MASUM contacted the Commissioner of Police Gautam Mohan Chakrabarty, who informed the former that a criminal case had been lodged against the organisation’s President and NPPTI state director, Mr. Kirity Roy. Gautam refused to give further information or details.

Later, People’s Watch and MASUM found out that the case was filed against Mr. Kirity Roy and others by the Detective Department of Police at Taltolla under sections 170 (Personating a public officer)/ 229 (Personation of a juror or assessor) and 120B (Criminal Conspiracy) of the Indian Penal Code.

Meanwhile, on June 12, about 12 plain clothes policemen searched MASUM premises, while 10 armed officers waited outside. Although the officers had a search warrant, MASUM did not know what was the investigation for. The organization felt that the number of police force and timing of the raid induce that the action aimed in repression and intimidation rather than law enforcement.

Currently, plain clothes police personnel are visiting houses of victims of torture, who deposed before the tribunal to get their statements. Police officers also visited the office and house of the decorator, who supplied chairs, tables, and cooking utensils , and threatened them so that they will issue a statement against the organization.

Meanwhile, on 29-30 May, during the People’s Tribunal on Torture in Tamil Nadu, People’s Watch also faced intimidation and harassment from police forces, and false cases were registered against four members of the organization, including its Executive Director, Henri Tiphagne.

On 26 June, in conjunction with International Day in Support of Victims of Torture, about 40 human rights and women’s organizations held a large people’s convention in front of Calcutta University to protest the police raid at MASUM’s office. Participants included several judges, advocates, doctors, professors, news magazine editors, victims and their families, who rallied together with Justice Malay Sengupta and the jury / panel members of the Peoples Tribunal.

However, that meeting also saw plain clothed policemen present to take photographs. We also understand that Kirity Roy’s mobile phone is tapped.

FORUM-ASIA is appalled by the intimidation and threats which hamper the conduct of the Public Tribunals, including the judicial harassment faced by the human rights defenders involved.

India was elected at the UN Human Rights Council in 2007, for a three year term, and agreed, for this purpose, to uphold the highest standards of promotion and protection of human rights in the country. The acts committed by the police forces and judicial instances are anything but in line with this commitment.

Once more, FORUM-ASIA urges the Government of India to comply with the provisions of the Declaration on Human Rights Defenders adopted by the UN General Assembly on December 9, 1998, in particular Article 1, which states that “everyone has the right, individually or collectively, to promote the protection and fulfilment of human rights and fundamental freedoms at the national and international levels”, as well as Article 12.2, which provides that “the State shall take all necessary measures to ensure the protection by the competent authorities of everyone, individually or in association with others, against any violence, threats, retaliation, de facto or de jure adverse discrimination, pressure or any other arbitrary action as a consequence of his or her legitimate exercise of the rights referred to in the present Declaration”.

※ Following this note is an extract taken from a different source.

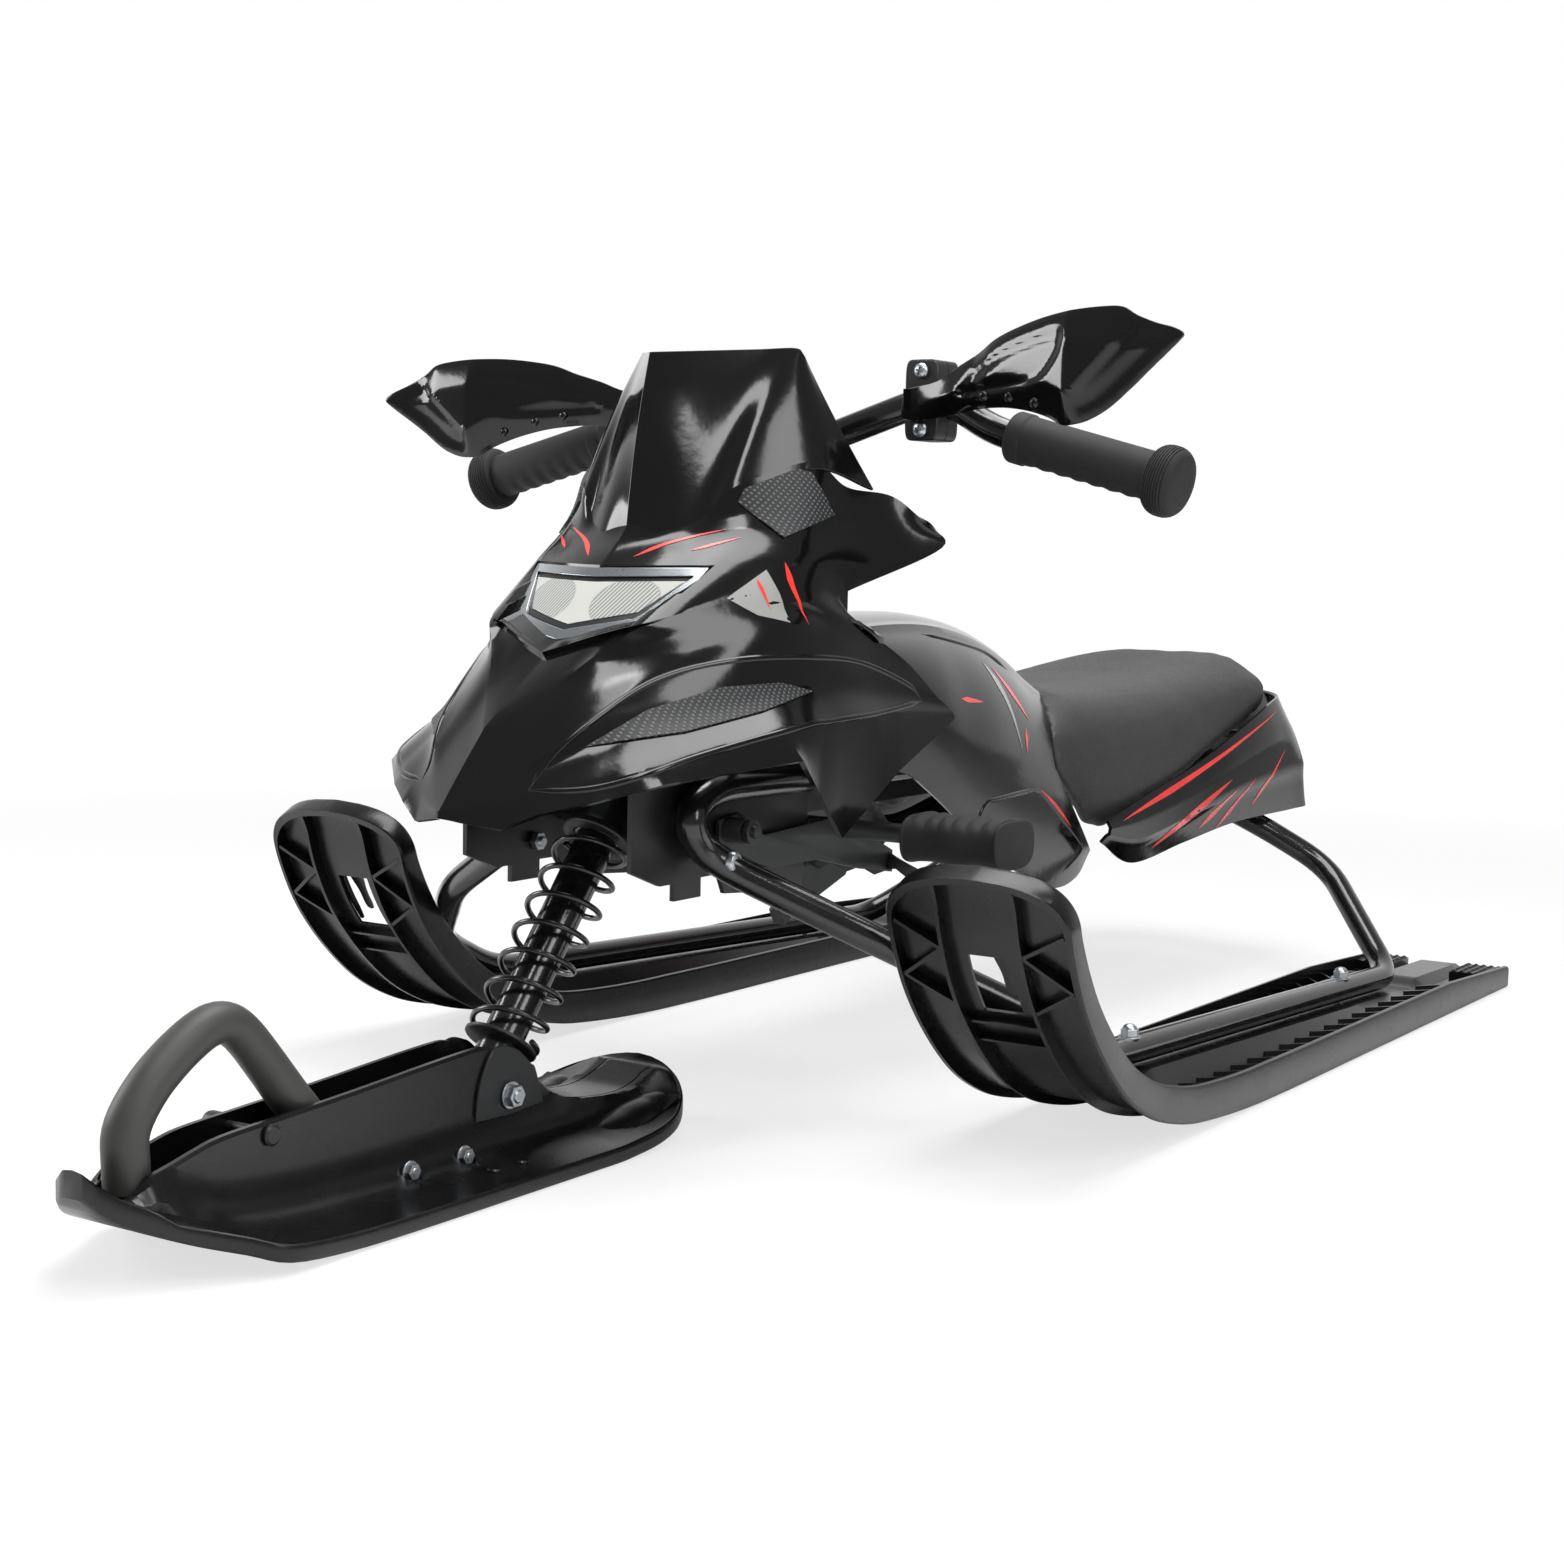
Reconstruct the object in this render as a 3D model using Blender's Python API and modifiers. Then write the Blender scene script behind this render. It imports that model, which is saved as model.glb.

On these grounds, FORUM-ASIA calls onto the Government of Tamil Nadu, and the Government of West Bengal to drop all charges falsely registered against the human rights defenders. Furthermore, the Government of India ought to take the necessary measures in assisting People’s Watch, MASUM, and the other organizations involved in the good conduct of the National Project on Preventing Torture in India (NPPTI).